When you talked about measuring your processes as you went along, in the different phases of a project, were you calling that a qualitative approach?

Measuring the field where you want to intervene is one thing – and this is where the for-profit sector would use more figures. Measuring the quality of your programme or project – how you conduct it, the time, the budget and so on – is another. These are measurements inside the process. They measure its quality and dictate how we plan the project. So one measure is about the field where you are acting and the other is about how you act in that field.

The third aspect is measuring social impact, but this is longer term and I prefer to work with the first two. I think social impact comes at the end and it’s better not to start from the end. Later, when those results on social impact start to come in, you can use them to improve the beginning phase of another project, a new project.

Are there any things you found really frustrating about the philanthropy field?

Sometimes I think I am the boss of everything and sometimes I feel that I am useless.

Why is that?

In the for-profit sector, of course, it’s clear, you are really the leader. In the philanthropic sector you have to have some humility and admit that you don’t know everything and you can’t do everything, that you need people. You face complex problems, and sometimes you don’t have any solution at all. Even if you have a lot of money to spend, your money may not be sufficient.
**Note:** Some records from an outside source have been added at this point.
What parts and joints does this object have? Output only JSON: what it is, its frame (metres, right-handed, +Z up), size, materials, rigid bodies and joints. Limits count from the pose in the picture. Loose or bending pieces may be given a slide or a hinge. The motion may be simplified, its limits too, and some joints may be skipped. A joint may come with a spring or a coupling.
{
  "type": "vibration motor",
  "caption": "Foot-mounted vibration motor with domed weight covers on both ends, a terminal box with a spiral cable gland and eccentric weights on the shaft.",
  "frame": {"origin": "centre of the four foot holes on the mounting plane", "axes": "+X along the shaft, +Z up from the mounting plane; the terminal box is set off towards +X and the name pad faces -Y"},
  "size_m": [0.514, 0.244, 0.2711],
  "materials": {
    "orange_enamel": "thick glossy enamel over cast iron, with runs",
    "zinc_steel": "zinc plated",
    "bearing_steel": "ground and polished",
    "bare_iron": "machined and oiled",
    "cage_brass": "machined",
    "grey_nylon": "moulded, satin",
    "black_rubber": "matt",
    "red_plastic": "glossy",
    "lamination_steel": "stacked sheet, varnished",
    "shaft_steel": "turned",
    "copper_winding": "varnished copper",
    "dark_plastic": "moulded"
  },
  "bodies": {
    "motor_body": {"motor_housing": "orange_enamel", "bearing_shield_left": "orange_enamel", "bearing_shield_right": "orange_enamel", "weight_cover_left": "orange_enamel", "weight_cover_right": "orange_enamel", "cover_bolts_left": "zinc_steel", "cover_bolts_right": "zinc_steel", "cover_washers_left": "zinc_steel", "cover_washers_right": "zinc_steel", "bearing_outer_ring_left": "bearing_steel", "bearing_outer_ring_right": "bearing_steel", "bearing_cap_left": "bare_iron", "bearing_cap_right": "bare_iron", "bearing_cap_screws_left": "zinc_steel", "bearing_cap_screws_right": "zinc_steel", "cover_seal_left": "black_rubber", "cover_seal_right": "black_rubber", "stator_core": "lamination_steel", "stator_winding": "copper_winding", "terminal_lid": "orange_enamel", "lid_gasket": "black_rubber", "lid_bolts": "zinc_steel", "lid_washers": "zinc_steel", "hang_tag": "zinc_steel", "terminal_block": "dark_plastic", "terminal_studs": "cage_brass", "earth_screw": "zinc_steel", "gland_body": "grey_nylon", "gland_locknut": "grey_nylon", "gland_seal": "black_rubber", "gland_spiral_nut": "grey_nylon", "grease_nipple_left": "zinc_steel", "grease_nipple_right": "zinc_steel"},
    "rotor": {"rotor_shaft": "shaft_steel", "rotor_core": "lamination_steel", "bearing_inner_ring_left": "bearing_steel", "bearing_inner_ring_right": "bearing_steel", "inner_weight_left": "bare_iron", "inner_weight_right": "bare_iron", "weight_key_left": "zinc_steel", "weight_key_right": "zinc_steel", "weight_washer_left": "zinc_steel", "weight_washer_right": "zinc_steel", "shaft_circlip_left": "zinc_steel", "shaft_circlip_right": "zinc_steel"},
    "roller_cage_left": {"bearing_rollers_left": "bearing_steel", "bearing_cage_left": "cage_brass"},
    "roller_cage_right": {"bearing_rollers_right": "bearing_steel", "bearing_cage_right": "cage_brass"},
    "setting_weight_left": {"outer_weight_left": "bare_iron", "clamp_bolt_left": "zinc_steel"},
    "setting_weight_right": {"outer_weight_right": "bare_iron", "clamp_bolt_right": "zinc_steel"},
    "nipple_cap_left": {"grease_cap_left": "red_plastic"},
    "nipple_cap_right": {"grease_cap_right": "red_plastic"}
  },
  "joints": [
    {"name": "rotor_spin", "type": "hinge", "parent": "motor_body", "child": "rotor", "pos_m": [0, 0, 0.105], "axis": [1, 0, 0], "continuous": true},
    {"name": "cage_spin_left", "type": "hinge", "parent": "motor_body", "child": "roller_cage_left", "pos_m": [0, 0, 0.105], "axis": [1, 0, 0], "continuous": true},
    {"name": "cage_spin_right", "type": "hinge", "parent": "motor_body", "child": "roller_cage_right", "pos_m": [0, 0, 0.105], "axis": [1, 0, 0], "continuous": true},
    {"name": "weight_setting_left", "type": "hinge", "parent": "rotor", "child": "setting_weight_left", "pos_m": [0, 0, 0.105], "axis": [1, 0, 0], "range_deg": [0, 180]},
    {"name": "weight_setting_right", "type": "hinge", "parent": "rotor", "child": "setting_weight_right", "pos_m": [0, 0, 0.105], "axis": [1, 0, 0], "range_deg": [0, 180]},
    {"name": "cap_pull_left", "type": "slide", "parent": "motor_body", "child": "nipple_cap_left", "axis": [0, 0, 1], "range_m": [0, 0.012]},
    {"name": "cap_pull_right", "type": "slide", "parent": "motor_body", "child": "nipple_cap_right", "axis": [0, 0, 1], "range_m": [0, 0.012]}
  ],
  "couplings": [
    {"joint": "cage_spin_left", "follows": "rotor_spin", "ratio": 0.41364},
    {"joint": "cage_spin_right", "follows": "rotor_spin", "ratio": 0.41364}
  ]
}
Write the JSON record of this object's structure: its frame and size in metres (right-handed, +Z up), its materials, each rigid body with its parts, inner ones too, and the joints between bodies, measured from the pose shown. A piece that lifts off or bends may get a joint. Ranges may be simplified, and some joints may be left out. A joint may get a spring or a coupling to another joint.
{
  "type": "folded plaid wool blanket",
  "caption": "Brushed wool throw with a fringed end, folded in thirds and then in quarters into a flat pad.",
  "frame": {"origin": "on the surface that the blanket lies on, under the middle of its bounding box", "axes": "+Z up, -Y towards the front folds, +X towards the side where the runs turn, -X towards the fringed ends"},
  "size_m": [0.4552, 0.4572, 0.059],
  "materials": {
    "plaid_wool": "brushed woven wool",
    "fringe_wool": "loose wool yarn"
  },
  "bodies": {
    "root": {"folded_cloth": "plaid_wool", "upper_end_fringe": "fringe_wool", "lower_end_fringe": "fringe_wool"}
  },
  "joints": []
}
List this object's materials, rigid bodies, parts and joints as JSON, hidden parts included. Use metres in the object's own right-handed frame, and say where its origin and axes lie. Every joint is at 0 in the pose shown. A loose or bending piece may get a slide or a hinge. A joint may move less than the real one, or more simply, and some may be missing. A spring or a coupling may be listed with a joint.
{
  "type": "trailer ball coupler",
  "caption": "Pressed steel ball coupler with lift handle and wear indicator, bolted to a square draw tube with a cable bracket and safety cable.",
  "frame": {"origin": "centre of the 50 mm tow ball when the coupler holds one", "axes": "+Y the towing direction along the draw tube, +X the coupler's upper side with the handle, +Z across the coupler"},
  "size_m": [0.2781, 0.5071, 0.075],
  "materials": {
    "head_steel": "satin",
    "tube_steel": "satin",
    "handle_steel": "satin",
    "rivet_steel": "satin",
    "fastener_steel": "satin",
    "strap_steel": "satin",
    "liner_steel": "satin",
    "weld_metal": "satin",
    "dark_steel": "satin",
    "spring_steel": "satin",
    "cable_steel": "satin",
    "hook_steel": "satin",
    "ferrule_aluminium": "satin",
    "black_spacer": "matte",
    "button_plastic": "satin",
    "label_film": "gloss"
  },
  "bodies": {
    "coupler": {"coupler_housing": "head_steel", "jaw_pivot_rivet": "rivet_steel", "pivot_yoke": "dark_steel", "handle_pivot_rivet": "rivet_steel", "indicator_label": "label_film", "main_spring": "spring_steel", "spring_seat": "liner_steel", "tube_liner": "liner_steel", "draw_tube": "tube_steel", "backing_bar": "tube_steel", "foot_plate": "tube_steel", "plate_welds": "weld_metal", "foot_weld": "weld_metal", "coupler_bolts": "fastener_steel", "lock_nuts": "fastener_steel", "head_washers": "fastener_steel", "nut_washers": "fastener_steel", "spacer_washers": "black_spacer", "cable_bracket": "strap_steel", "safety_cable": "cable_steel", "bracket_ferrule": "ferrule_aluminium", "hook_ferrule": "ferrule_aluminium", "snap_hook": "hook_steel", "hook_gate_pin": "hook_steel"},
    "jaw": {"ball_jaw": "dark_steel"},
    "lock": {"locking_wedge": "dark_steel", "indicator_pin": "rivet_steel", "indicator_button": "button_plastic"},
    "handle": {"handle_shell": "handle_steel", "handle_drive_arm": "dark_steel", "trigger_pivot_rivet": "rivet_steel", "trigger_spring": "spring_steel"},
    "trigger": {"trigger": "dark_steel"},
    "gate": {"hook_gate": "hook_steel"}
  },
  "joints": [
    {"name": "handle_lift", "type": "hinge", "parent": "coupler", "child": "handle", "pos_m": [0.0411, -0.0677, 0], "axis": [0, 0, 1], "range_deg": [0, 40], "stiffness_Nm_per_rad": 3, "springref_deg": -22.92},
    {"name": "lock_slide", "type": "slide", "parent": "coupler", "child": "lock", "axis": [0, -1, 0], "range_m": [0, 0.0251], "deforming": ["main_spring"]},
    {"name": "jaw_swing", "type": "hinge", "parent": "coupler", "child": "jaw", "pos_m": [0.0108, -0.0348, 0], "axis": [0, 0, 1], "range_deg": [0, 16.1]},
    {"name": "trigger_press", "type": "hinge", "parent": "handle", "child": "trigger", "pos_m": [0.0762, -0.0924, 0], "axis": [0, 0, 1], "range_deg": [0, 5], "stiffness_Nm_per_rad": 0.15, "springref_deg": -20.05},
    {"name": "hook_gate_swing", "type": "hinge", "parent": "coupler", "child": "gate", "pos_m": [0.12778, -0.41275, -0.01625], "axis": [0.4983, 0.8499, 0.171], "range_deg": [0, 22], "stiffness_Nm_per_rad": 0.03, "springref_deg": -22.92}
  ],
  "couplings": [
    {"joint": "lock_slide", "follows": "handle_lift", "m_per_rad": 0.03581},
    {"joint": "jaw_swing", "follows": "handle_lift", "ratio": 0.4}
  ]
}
This happens with the for-profit sector, too, where it’s usual that you don’t have enough budget to do what you want. But I think this is the sort of job that forces you to be a bit more humble.
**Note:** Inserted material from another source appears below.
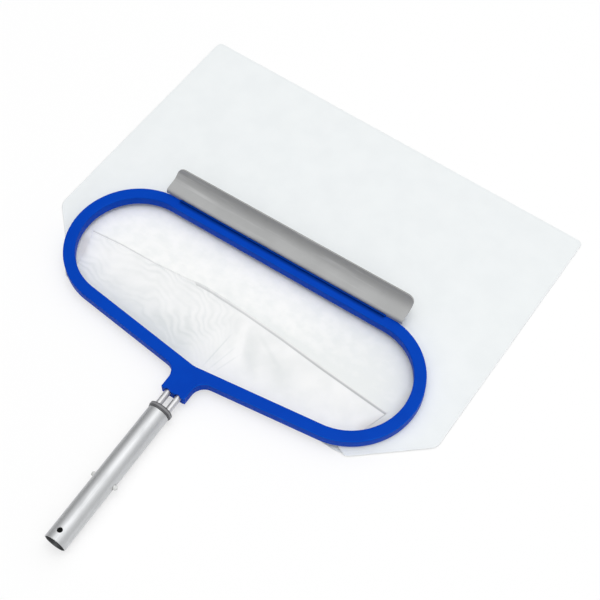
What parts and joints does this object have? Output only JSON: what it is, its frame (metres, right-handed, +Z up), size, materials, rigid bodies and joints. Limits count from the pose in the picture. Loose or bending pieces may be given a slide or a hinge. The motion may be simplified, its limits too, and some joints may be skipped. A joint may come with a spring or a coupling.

So what made you want to change from your previous job – it was a big change?

But I chose this change, and I did it because I don’t believe in a continuous professional life. If you don’t cut your professional life at a certain point, you don’t learn any more. Or, maybe it’s better to say that you always learn something, but incrementally, the learning is too little. In that case it’s better to change and start again from zero. That way, you can learn more.

Is it a useful thing for the new job to bring in this completely fresh perspective?
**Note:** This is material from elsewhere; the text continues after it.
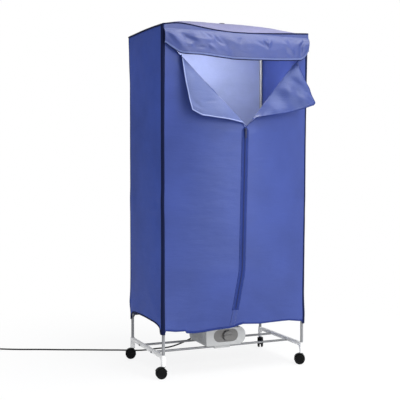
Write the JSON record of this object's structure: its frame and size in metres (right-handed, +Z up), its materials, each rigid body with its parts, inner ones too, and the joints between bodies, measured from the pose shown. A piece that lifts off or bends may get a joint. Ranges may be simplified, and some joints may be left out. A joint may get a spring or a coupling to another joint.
{
  "type": "portable clothes dryer",
  "caption": "Tube frame on twin-wheel casters with a fan heater at its foot under a tall zipped fabric cover that holds hung clothes in warm air.",
  "frame": {"origin": "on the floor, midway between the four posts", "axes": "+X to the right seen from the front, +Y to the back, +Z up"},
  "size_m": [1.3485, 1.0537, 1.517],
  "materials": {
    "white_paint": "satin powder coat",
    "grey_paint": "satin powder coat",
    "grey_plastic": "fine grain moulding",
    "screw_steel": "dull plated",
    "black_plastic": "satin moulding",
    "heater_plastic": "fine grain moulding",
    "control_plastic": "fine grain moulding",
    "fin_metal": "plain",
    "motor_metal": "plain",
    "cord_rubber": "matte",
    "pin_metal": "nickel plated",
    "blue_cloth": "plain woven, coated inside",
    "top_cloth": "plain woven, lets light through",
    "lining_cloth": "coated lining side",
    "zip_tape": "woven tape",
    "zip_metal": "enamel"
  },
  "bodies": {
    "dryer": {"left_base_rail": "white_paint", "right_base_rail": "white_paint", "front_floor_rail": "grey_paint", "rear_floor_rail": "grey_paint", "front_hanging_rail": "grey_paint", "rear_hanging_rail": "grey_paint", "left_top_hoop": "grey_paint", "right_top_hoop": "grey_paint", "front_left_lower_post": "grey_paint", "front_left_upper_post": "grey_paint", "front_right_lower_post": "grey_paint", "front_right_upper_post": "grey_paint", "rear_left_lower_post": "grey_paint", "rear_left_upper_post": "grey_paint", "rear_right_lower_post": "grey_paint", "rear_right_upper_post": "grey_paint", "leg_sockets": "grey_plastic", "post_couplers": "grey_plastic", "rail_screws": "screw_steel", "case_screws": "screw_steel", "heater_tray": "heater_plastic", "heater_case": "heater_plastic", "heater_fascia": "heater_plastic", "control_bezel": "control_plastic", "timer_unit": "black_plastic", "outlet_grille": "black_plastic", "plug_body": "black_plastic", "strain_relief": "black_plastic", "heating_core": "fin_metal", "fan_motor": "motor_metal", "power_cord": "cord_rubber", "cord_coil": "cord_rubber", "plug_pins": "pin_metal", "left_panel": "blue_cloth", "right_panel": "blue_cloth", "back_panel": "blue_cloth", "left_door": "blue_cloth", "right_door": "blue_cloth", "floor_cloth": "blue_cloth", "top_panel": "top_cloth", "zip_chain": "zip_tape"},
    "front_left_caster": {"front_left_caster_yoke": "black_plastic"},
    "front_left_inner_wheel": {"front_left_inner_wheel": "black_plastic"},
    "front_left_outer_wheel": {"front_left_outer_wheel": "black_plastic"},
    "front_right_caster": {"front_right_caster_yoke": "black_plastic"},
    "front_right_inner_wheel": {"front_right_inner_wheel": "black_plastic"},
    "front_right_outer_wheel": {"front_right_outer_wheel": "black_plastic"},
    "rear_left_caster": {"rear_left_caster_yoke": "black_plastic"},
    "rear_left_inner_wheel": {"rear_left_inner_wheel": "black_plastic"},
    "rear_left_outer_wheel": {"rear_left_outer_wheel": "black_plastic"},
    "rear_right_caster": {"rear_right_caster_yoke": "black_plastic"},
    "rear_right_inner_wheel": {"rear_right_inner_wheel": "black_plastic"},
    "rear_right_outer_wheel": {"rear_right_outer_wheel": "black_plastic"},
    "knob": {"control_knob": "control_plastic"},
    "impeller": {"fan_impeller": "black_plastic"},
    "slider": {"zip_slider": "zip_metal"},
    "pull": {"zip_pull": "zip_metal"},
    "valance": {"valance": "blue_cloth"},
    "left_flap": {"left_lapel": "lining_cloth"},
    "right_flap": {"right_lapel": "lining_cloth"}
  },
  "joints": [
    {"name": "front_left_caster_swivel", "type": "hinge", "parent": "dryer", "child": "front_left_caster", "pos_m": [-0.33, -0.2, 0.05], "axis": [0, 0, 1], "continuous": true},
    {"name": "front_left_inner_wheel_roll", "type": "hinge", "parent": "front_left_caster", "child": "front_left_inner_wheel", "pos_m": [-0.33891, -0.19875, 0.023], "axis": [0.1392, 0.9903, 0], "continuous": true},
    {"name": "front_left_outer_wheel_roll", "type": "hinge", "parent": "front_left_caster", "child": "front_left_outer_wheel", "pos_m": [-0.33891, -0.19875, 0.023], "axis": [0.1392, 0.9903, 0], "continuous": true},
    {"name": "front_right_caster_swivel", "type": "hinge", "parent": "dryer", "child": "front_right_caster", "pos_m": [0.33, -0.2, 0.05], "axis": [0, 0, 1], "continuous": true},
    {"name": "front_right_inner_wheel_roll", "type": "hinge", "parent": "front_right_caster", "child": "front_right_inner_wheel", "pos_m": [0.32205, -0.19578, 0.023], "axis": [0.4695, 0.8829, 0], "continuous": true},
    {"name": "front_right_outer_wheel_roll", "type": "hinge", "parent": "front_right_caster", "child": "front_right_outer_wheel", "pos_m": [0.32205, -0.19578, 0.023], "axis": [0.4695, 0.8829, 0], "continuous": true},
    {"name": "rear_left_caster_swivel", "type": "hinge", "parent": "dryer", "child": "rear_left_caster", "pos_m": [-0.33, 0.2, 0.05], "axis": [0, 0, 1], "continuous": true},
    {"name": "rear_left_inner_wheel_roll", "type": "hinge", "parent": "rear_left_caster", "child": "rear_left_inner_wheel", "pos_m": [-0.33856, 0.20278, 0.023], "axis": [0.309, 0.9511, 0], "continuous": true},
    {"name": "rear_left_outer_wheel_roll", "type": "hinge", "parent": "rear_left_caster", "child": "rear_left_outer_wheel", "pos_m": [-0.33856, 0.20278, 0.023], "axis": [0.309, 0.9511, 0], "continuous": true},
    {"name": "rear_right_caster_swivel", "type": "hinge", "parent": "dryer", "child": "rear_right_caster", "pos_m": [0.33, 0.2, 0.05], "axis": [0, 0, 1], "continuous": true},
    {"name": "rear_right_inner_wheel_roll", "type": "hinge", "parent": "rear_right_caster", "child": "rear_right_inner_wheel", "pos_m": [0.32605, 0.19191, 0.023], "axis": [-0.8988, 0.4384, 0], "continuous": true},
    {"name": "rear_right_outer_wheel_roll", "type": "hinge", "parent": "rear_right_caster", "child": "rear_right_outer_wheel", "pos_m": [0.32605, 0.19191, 0.023], "axis": [-0.8988, 0.4384, 0], "continuous": true},
    {"name": "timer_knob", "type": "hinge", "parent": "dryer", "child": "knob", "pos_m": [0.008, -0.105, 0.1365], "axis": [0, 1, 0], "range_deg": [0, 300]},
    {"name": "fan_spin", "type": "hinge", "parent": "dryer", "child": "impeller", "pos_m": [0.0035, 0.005, 0.13], "axis": [0, 0, 1], "continuous": true},
    {"name": "zip_slide", "type": "slide", "parent": "dryer", "child": "slider", "axis": [0, 0.0462, -0.9989], "range_m": [0, 0.58]},
    {"name": "zip_pull_swing", "type": "hinge", "parent": "slider", "child": "pull", "pos_m": [0.003, -0.29769, 1.03403], "axis": [-1, 0, 0], "range_deg": [0, 150]},
    {"name": "valance_lift", "type": "hinge", "parent": "dryer", "child": "valance", "pos_m": [0, -0.2142, 1.4456], "axis": [-1, 0, 0], "range_deg": [0, 150]},
    {"name": "left_lapel_fold", "type": "hinge", "parent": "dryer", "child": "left_flap", "pos_m": [-0.02, -0.287, 1.081], "axis": [-0.6674, 0.1861, 0.721], "range_deg": [0, 120]},
    {"name": "right_lapel_fold", "type": "hinge", "parent": "dryer", "child": "right_flap", "pos_m": [0.062, -0.279, 1.1075], "axis": [-0.6786, -0.1861, -0.7105], "range_deg": [0, 75]}
  ]
}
I think it’s useful because you have to reinvent your management model. You cannot adapt your previous management model, your previous way of life. You are obliged to learn because you are at the top of the foundation but at the bottom in terms of knowing how it all works. And so I am obliged to reinvent my approach to the people and to the business.

Because a foundation is a business. Generally speaking in philanthropy, people don’t think of foundations as businesses. I think on the contrary that they are, particularly Italian banking foundations. They manage big assets – Cariplo’s are €8.2 billion at the end of 2006 and our grants during 2006 were €190 million. How can you say that Cariplo is not a business? It is really a company, whose aim is philanthropic activity. You have to manage the assets very well if you want to ensure enough return on capital to finance your philanthropic activities. And when we decide where to put our money, we have to pay great attention to analysing the project, the situation and the programmes and so on in order to spend the money in the best way. This is a business way of management. But of course I can’t use the same means as in my previous professional life so I have to devise a new model.

And you see this as good both for you personally and for the foundation?

For me personally, absolutely, this is good. And if it succeeds for me, it succeeds for the company as well. I must succeed and my success will become the success of the foundation. So it’s a challenge.